Governor vetoes bill on hunting

He rejects 30 measures, including changing college savings plan

May 16, 2002|By Howard Libit and David Nitkin | Howard Libit and David Nitkin,SUN STAFF

Gov. Parris N. Glendening vetoed 30 bills yesterday, including measures to permit deer hunting in some counties on Sundays and to make it easier for people to settle small-claims disputes.

Glendening also killed legislation that would have closed a loophole giving investors in Maryland's college savings plan a tax deduction 10 times greater than the amount intended by the General Assembly while it would have extended the tax break to those who invest in other states' plans.

The governor has vetoed 35 bills this year, and his final bill signing is set for today in Annapolis.

The hunting bill would have extended Maryland's deer season from 13 days to 21 statewide.

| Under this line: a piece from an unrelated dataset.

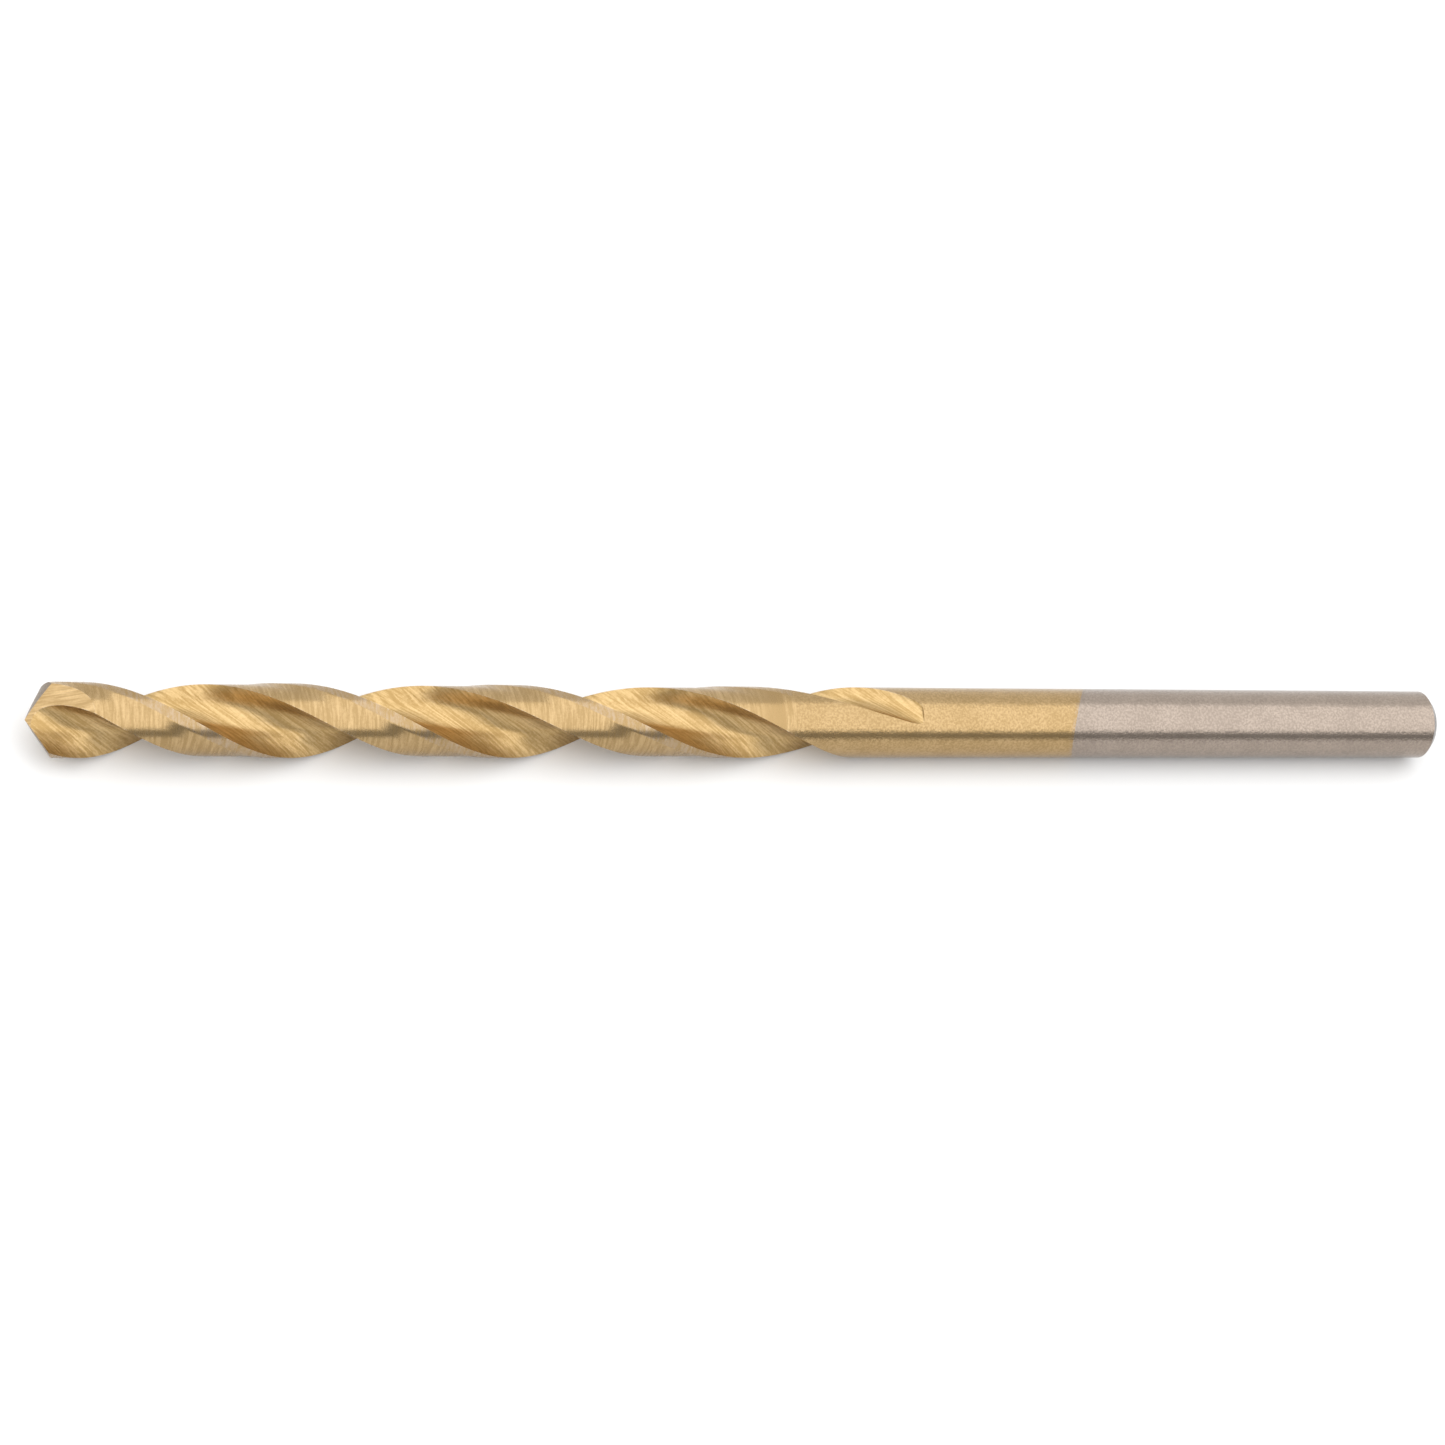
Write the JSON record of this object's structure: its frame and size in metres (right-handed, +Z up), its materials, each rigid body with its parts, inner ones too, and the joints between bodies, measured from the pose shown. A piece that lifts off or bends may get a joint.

It also would have permitted hunting in seven counties - mostly in Western and Southern Maryland - on the first Sunday of deer season.

The measure was significantly changed during the legislative session, including cutting the number of Sunday hunting days from three to one. But Glendening said that even adding one Sunday could jeopardize the safety of other Marylanders.

"Sunday is the only day of the week during hunting season when outdoor recreation ... can occur in the state's natural areas without the fear of nearby hunting," Glendening wrote in his veto message.

Supporters of the legislation argued that the bill would help control the state's rapidly growing deer population - which is blamed for crop damage and traffic accidents - and give an economic boost to rural areas.

"All the evidence is there to convince anybody that Maryland's deer herd is not being properly managed because it is way too big," said the bill's sponsor, House Speaker Casper R. Taylor Jr., an Allegany County Democrat. "The most important reason for signing the bill was because it is exceptionally good deer management."

For the second consecutive year, the governor rejected a measure raising the limit for small-claims cases that can be filed in District Court from $2,500 to $5,000.

Del. Robert C. Baldwin, an Anne Arundel County Republican who sponsored the bill, said it would have aided small businesses by reducing their legal fees.

Small-claims cases brought in District Court typically don't require lawyers, but legal representation is usually needed in Circuit Court, where claims for more than $2,500 must be filed.

Baldwin said judges and business groups told him they support the legislation. "I can't find anybody that objects to the bill beside the governor, and I haven't gotten a good reason from him," he said. "I can see absolutely no reason whatsoever to veto this bill, other than that I am in the wrong party."

Glendening's veto message said that a change in the limits would disrupt the balance between District Court and Circuit Court, clogging the system and harming plaintiffs. He wrote that the bill "does not provide the compelling evidence necessary to alter the current law," and noted that the Maryland Trial Lawyers Association urged a veto last year.

In the college savings plan bill, Glendening objected to expanding the tax deduction to Marylanders who choose to invest in other states' plans.

College savings plans aim to encourage parents to invest money for their children's education in managed accounts, permitting the money to be withdrawn free of federal taxes if used for college. Maryland's plan - like those of 22 other states - permits tax deductions for contributions made to the home-state plan.

T. Rowe Price Associates, which manages Maryland's college savings plan, had lobbied the governor to veto the bill because it feared losing business to other states.

"It is reasonable to assume that this competitive disadvantage will negatively impact the volume of investments and reduce the funds that support Maryland's plans," Glendening wrote.

As for the loophole giving Marylanders a greater tax deduction than intended by the Assembly, Glendening's veto letter directs plan officials to change the rule, even without the legislation.

Also vetoed yesterday were:

A bill permitting jurisdictions to enter agreements allowing the transfer of inmates. The bill stemmed from Baltimore County, where opponents of an expanded jail in Towson were hoping a new transfer policy could relieve crowding and reduce the need for construction. But the governor's aides said the bill was too broad, and could have resulted in prisoners being sent hundreds of miles from their homes for short sentences.

A bill requiring a plaque to be placed on the State House grounds honoring soldiers forced to participate in the Bataan Death March. Glendening said permanent changes to the State House "should be made sparingly and held to the highest standard of scrutiny."

A bill extending the sell-by period for Grade A milk products from 14 days to 17 days.